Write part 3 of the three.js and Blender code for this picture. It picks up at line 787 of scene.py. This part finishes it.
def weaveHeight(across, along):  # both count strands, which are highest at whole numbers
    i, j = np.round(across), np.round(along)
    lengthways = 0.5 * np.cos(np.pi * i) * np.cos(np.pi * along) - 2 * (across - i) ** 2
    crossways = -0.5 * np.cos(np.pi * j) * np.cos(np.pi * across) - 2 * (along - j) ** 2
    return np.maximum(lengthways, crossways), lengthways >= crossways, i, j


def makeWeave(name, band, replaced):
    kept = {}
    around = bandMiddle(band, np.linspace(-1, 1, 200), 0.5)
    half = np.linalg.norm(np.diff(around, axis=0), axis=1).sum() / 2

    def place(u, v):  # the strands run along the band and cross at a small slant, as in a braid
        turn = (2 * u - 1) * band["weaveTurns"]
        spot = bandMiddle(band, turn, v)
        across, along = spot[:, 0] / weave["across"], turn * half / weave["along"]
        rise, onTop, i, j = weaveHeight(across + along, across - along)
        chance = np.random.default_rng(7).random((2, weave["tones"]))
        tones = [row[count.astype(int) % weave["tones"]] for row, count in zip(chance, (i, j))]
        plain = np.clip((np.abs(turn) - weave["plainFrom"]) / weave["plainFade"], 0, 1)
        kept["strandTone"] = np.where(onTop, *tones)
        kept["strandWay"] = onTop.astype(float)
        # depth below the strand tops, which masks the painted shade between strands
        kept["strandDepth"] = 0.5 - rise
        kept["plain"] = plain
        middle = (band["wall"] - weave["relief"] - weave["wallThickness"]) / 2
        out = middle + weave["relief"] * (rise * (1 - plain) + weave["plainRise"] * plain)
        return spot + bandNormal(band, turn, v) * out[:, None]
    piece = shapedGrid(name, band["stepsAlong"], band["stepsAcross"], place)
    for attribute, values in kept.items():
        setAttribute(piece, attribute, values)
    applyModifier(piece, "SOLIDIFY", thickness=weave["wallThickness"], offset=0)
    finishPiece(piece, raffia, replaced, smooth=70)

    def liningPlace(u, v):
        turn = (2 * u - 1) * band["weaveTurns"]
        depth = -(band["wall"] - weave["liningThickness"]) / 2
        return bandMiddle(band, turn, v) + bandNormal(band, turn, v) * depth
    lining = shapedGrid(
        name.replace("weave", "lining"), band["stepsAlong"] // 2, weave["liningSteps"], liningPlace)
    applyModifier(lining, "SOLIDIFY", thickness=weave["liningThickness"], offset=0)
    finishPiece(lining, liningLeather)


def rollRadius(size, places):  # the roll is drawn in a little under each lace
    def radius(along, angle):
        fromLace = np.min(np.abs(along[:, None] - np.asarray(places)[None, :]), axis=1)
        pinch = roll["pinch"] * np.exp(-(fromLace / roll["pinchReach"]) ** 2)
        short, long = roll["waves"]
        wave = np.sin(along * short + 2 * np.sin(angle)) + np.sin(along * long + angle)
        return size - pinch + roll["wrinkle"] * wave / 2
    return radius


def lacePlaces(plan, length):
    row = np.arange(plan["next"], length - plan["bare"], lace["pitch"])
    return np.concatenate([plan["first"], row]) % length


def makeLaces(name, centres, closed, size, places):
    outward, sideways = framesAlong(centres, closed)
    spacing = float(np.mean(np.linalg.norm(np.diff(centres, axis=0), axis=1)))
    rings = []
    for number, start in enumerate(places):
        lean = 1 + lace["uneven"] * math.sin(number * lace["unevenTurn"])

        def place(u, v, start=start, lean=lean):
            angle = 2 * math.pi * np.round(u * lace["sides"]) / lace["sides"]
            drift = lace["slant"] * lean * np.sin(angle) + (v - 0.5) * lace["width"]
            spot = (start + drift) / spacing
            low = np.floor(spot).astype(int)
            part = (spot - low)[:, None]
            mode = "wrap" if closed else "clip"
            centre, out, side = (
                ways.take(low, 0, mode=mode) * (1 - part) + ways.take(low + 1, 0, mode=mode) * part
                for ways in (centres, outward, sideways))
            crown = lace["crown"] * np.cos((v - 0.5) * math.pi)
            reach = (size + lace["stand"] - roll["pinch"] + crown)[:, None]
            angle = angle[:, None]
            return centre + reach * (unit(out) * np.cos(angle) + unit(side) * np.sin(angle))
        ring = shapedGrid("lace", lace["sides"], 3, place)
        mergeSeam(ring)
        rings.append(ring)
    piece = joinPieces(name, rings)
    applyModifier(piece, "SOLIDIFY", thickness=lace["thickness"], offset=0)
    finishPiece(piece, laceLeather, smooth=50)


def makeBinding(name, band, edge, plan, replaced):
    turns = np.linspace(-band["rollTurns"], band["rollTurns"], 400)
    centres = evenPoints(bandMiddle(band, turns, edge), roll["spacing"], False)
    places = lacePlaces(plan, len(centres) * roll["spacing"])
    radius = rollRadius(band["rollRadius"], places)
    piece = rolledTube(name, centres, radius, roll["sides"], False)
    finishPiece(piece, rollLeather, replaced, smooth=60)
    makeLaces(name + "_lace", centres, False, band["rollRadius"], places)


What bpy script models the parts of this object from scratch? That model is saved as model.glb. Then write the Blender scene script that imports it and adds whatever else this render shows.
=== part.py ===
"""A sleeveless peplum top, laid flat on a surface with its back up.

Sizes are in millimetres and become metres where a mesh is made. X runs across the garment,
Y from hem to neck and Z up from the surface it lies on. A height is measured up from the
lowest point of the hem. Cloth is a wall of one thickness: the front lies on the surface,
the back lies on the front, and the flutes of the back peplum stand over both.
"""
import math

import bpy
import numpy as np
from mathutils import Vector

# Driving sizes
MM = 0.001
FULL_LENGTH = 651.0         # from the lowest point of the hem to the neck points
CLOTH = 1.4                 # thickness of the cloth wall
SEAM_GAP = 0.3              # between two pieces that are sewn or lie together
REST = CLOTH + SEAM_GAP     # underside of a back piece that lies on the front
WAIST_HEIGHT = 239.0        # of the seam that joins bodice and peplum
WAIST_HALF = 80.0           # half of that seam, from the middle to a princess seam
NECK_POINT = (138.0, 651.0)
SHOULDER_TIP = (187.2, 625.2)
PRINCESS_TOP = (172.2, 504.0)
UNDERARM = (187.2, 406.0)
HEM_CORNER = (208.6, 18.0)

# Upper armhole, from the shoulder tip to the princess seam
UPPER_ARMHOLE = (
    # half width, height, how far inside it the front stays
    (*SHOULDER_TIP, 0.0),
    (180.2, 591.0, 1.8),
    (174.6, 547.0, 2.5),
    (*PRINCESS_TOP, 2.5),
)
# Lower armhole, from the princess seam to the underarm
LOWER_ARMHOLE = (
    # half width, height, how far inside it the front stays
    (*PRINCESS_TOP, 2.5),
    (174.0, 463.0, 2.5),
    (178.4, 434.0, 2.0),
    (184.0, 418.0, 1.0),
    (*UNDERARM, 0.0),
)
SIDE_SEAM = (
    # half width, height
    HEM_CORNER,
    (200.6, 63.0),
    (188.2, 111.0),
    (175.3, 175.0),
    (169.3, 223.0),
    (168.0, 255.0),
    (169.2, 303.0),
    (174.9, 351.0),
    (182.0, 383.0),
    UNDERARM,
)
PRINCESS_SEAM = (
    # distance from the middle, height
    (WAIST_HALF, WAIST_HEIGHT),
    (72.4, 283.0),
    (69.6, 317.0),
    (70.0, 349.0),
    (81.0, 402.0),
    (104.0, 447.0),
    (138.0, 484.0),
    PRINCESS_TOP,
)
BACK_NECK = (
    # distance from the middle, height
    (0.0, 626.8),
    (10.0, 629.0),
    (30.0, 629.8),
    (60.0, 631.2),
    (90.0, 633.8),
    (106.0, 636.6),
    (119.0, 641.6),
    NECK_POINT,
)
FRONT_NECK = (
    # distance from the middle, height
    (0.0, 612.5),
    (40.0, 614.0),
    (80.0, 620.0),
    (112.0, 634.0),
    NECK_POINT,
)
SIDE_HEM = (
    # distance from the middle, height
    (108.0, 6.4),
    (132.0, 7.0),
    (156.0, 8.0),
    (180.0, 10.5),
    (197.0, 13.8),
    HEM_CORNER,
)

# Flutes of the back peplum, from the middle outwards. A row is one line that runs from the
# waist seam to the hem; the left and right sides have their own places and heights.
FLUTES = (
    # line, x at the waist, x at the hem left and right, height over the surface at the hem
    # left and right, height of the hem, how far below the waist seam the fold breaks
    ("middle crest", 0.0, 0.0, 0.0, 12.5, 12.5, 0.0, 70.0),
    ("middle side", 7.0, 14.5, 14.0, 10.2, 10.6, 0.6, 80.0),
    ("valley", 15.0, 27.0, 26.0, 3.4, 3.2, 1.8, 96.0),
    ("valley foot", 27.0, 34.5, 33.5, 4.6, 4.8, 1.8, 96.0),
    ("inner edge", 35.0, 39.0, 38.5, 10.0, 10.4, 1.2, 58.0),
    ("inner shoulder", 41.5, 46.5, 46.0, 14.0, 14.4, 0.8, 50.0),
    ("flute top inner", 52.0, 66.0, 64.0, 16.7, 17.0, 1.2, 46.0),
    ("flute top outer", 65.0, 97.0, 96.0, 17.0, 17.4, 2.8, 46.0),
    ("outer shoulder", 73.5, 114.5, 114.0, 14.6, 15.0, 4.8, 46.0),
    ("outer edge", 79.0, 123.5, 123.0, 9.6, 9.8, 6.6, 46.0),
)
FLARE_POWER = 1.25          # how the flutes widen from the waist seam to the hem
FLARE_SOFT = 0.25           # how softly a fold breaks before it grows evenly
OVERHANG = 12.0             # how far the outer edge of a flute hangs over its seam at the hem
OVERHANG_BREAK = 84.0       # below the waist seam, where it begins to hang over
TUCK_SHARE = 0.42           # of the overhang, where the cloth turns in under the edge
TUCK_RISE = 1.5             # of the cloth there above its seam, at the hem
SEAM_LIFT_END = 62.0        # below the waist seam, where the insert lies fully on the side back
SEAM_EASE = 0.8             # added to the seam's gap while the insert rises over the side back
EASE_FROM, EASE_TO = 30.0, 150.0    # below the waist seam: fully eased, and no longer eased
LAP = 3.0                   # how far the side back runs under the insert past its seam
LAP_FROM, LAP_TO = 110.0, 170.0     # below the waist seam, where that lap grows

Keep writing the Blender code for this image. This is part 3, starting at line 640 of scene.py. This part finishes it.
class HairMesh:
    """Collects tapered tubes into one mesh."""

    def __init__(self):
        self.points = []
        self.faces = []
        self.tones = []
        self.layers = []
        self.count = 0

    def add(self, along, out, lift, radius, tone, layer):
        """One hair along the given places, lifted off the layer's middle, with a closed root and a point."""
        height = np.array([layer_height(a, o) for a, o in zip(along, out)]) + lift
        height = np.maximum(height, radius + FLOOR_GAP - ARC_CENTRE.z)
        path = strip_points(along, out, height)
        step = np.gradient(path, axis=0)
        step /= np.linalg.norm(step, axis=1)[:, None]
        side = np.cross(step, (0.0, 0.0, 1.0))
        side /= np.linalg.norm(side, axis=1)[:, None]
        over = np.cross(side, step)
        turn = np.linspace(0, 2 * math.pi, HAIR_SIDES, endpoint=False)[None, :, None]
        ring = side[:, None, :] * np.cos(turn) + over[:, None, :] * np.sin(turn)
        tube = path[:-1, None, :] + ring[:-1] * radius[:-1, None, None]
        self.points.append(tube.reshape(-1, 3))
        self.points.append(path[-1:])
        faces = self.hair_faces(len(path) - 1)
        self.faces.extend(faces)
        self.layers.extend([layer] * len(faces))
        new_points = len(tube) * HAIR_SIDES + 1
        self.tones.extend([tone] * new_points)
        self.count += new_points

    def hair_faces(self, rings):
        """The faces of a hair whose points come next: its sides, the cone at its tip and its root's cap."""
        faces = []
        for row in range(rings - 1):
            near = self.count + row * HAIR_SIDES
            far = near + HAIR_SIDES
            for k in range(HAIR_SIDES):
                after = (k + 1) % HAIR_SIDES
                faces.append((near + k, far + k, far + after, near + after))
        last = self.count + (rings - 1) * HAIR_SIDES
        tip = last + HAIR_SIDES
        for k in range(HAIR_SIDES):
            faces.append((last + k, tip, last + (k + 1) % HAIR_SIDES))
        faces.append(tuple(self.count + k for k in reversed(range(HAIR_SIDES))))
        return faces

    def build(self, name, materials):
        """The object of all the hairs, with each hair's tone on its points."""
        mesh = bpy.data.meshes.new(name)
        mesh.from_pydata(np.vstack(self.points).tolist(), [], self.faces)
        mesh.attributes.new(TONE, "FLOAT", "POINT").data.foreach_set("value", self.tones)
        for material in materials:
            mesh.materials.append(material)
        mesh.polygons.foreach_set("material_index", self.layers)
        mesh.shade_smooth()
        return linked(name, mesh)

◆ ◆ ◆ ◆

_What you will do_: From the first line of the records above to the line that contains "half = np.linalg.norm(np.diff(around, axis=0), axis=1).sum()", quote each line exactly.

_Reply_:
Write part 3 of the three.js and Blender code for this picture. It picks up at line 787 of scene.py. This part finishes it.
def weaveHeight(across, along):  # both count strands, which are highest at whole numbers
    i, j = np.round(across), np.round(along)
    lengthways = 0.5 * np.cos(np.pi * i) * np.cos(np.pi * along) - 2 * (across - i) ** 2
    crossways = -0.5 * np.cos(np.pi * j) * np.cos(np.pi * across) - 2 * (along - j) ** 2
    return np.maximum(lengthways, crossways), lengthways >= crossways, i, j


def makeWeave(name, band, replaced):
    kept = {}
    around = bandMiddle(band, np.linspace(-1, 1, 200), 0.5)
    half = np.linalg.norm(np.diff(around, axis=0), axis=1).sum() / 2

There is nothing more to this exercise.